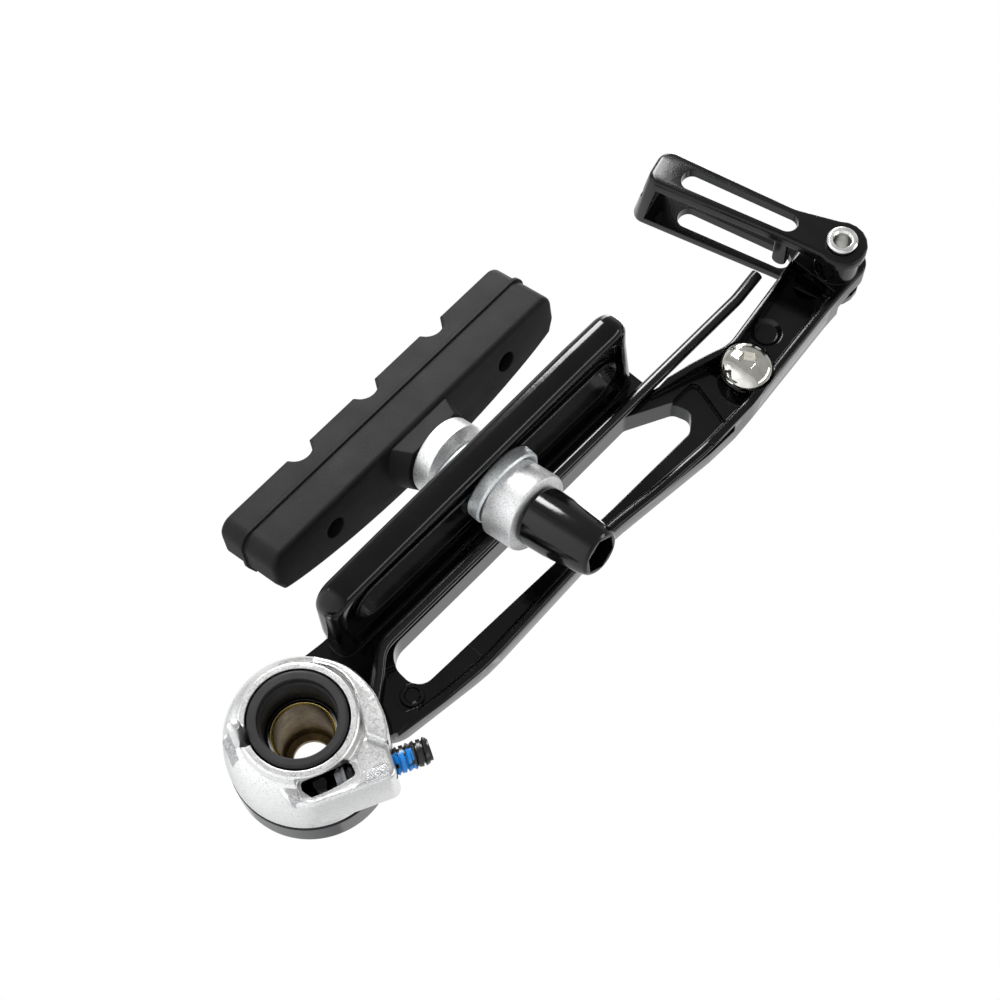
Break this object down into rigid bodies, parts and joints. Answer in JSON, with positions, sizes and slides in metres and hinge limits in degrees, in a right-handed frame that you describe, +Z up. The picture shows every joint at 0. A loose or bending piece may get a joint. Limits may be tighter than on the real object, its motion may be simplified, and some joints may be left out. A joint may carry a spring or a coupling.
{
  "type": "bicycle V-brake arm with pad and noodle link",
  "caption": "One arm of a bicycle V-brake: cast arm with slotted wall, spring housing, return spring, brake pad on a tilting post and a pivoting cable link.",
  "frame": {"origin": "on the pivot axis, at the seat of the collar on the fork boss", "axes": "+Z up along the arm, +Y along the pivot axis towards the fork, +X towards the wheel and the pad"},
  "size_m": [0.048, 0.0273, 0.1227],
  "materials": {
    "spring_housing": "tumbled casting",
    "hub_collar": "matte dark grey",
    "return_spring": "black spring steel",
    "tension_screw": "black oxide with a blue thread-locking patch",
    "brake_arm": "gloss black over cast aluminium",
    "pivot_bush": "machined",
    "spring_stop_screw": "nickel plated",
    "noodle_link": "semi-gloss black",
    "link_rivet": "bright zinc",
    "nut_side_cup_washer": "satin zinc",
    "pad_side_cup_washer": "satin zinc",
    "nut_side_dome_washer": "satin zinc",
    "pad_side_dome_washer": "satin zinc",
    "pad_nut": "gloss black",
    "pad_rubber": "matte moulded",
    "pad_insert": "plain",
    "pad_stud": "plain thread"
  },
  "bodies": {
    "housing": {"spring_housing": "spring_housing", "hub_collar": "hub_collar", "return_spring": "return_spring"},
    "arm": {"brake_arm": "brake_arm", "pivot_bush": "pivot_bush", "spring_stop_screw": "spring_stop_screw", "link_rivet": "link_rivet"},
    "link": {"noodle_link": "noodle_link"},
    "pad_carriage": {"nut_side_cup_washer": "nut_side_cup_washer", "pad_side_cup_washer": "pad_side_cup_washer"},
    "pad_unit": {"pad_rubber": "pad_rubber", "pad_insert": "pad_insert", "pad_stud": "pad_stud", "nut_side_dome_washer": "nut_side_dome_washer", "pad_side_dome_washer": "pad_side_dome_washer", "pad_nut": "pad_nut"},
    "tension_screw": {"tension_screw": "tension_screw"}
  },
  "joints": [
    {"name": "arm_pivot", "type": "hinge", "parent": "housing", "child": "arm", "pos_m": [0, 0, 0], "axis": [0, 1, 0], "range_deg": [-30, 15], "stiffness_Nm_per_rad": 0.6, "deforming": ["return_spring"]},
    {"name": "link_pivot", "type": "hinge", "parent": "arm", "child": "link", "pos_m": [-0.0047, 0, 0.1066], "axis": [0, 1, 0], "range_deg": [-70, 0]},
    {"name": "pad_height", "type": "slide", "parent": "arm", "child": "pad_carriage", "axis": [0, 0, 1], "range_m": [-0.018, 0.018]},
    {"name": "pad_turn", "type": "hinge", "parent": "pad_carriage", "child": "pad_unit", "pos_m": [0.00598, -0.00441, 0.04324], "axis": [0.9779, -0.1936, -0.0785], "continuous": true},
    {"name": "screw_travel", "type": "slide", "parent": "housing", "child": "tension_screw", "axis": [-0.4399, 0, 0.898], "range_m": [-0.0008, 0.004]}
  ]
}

··········

◆ **EXERCISE REQUIREMENTS**: Each line of the material should be echoed exactly.

◆ **CORRECT RESPONSE**:
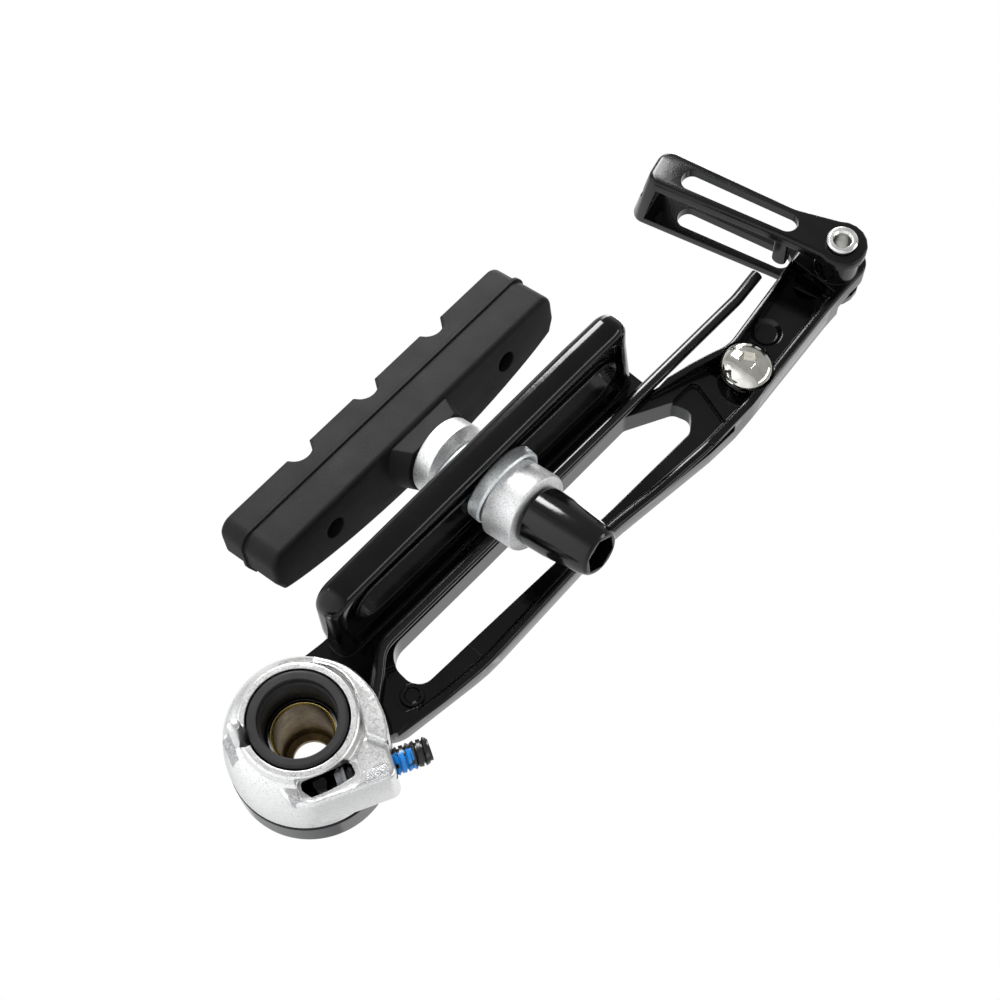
Break this object down into rigid bodies, parts and joints. Answer in JSON, with positions, sizes and slides in metres and hinge limits in degrees, in a right-handed frame that you describe, +Z up. The picture shows every joint at 0. A loose or bending piece may get a joint. Limits may be tighter than on the real object, its motion may be simplified, and some joints may be left out. A joint may carry a spring or a coupling.
{
  "type": "bicycle V-brake arm with pad and noodle link",
  "caption": "One arm of a bicycle V-brake: cast arm with slotted wall, spring housing, return spring, brake pad on a tilting post and a pivoting cable link.",
  "frame": {"origin": "on the pivot axis, at the seat of the collar on the fork boss", "axes": "+Z up along the arm, +Y along the pivot axis towards the fork, +X towards the wheel and the pad"},
  "size_m": [0.048, 0.0273, 0.1227],
  "materials": {
    "spring_housing": "tumbled casting",
    "hub_collar": "matte dark grey",
    "return_spring": "black spring steel",
    "tension_screw": "black oxide with a blue thread-locking patch",
    "brake_arm": "gloss black over cast aluminium",
    "pivot_bush": "machined",
    "spring_stop_screw": "nickel plated",
    "noodle_link": "semi-gloss black",
    "link_rivet": "bright zinc",
    "nut_side_cup_washer": "satin zinc",
    "pad_side_cup_washer": "satin zinc",
    "nut_side_dome_washer": "satin zinc",
    "pad_side_dome_washer": "satin zinc",
    "pad_nut": "gloss black",
    "pad_rubber": "matte moulded",
    "pad_insert": "plain",
    "pad_stud": "plain thread"
  },
  "bodies": {
    "housing": {"spring_housing": "spring_housing", "hub_collar": "hub_collar", "return_spring": "return_spring"},
    "arm": {"brake_arm": "brake_arm", "pivot_bush": "pivot_bush", "spring_stop_screw": "spring_stop_screw", "link_rivet": "link_rivet"},
    "link": {"noodle_link": "noodle_link"},
    "pad_carriage": {"nut_side_cup_washer": "nut_side_cup_washer", "pad_side_cup_washer": "pad_side_cup_washer"},
    "pad_unit": {"pad_rubber": "pad_rubber", "pad_insert": "pad_insert", "pad_stud": "pad_stud", "nut_side_dome_washer": "nut_side_dome_washer", "pad_side_dome_washer": "pad_side_dome_washer", "pad_nut": "pad_nut"},
    "tension_screw": {"tension_screw": "tension_screw"}
  },
  "joints": [
    {"name": "arm_pivot", "type": "hinge", "parent": "housing", "child": "arm", "pos_m": [0, 0, 0], "axis": [0, 1, 0], "range_deg": [-30, 15], "stiffness_Nm_per_rad": 0.6, "deforming": ["return_spring"]},
    {"name": "link_pivot", "type": "hinge", "parent": "arm", "child": "link", "pos_m": [-0.0047, 0, 0.1066], "axis": [0, 1, 0], "range_deg": [-70, 0]},
    {"name": "pad_height", "type": "slide", "parent": "arm", "child": "pad_carriage", "axis": [0, 0, 1], "range_m": [-0.018, 0.018]},
    {"name": "pad_turn", "type": "hinge", "parent": "pad_carriage", "child": "pad_unit", "pos_m": [0.00598, -0.00441, 0.04324], "axis": [0.9779, -0.1936, -0.0785], "continuous": true},
    {"name": "screw_travel", "type": "slide", "parent": "housing", "child": "tension_screw", "axis": [-0.4399, 0, 0.898], "range_m": [-0.0008, 0.004]}
  ]
}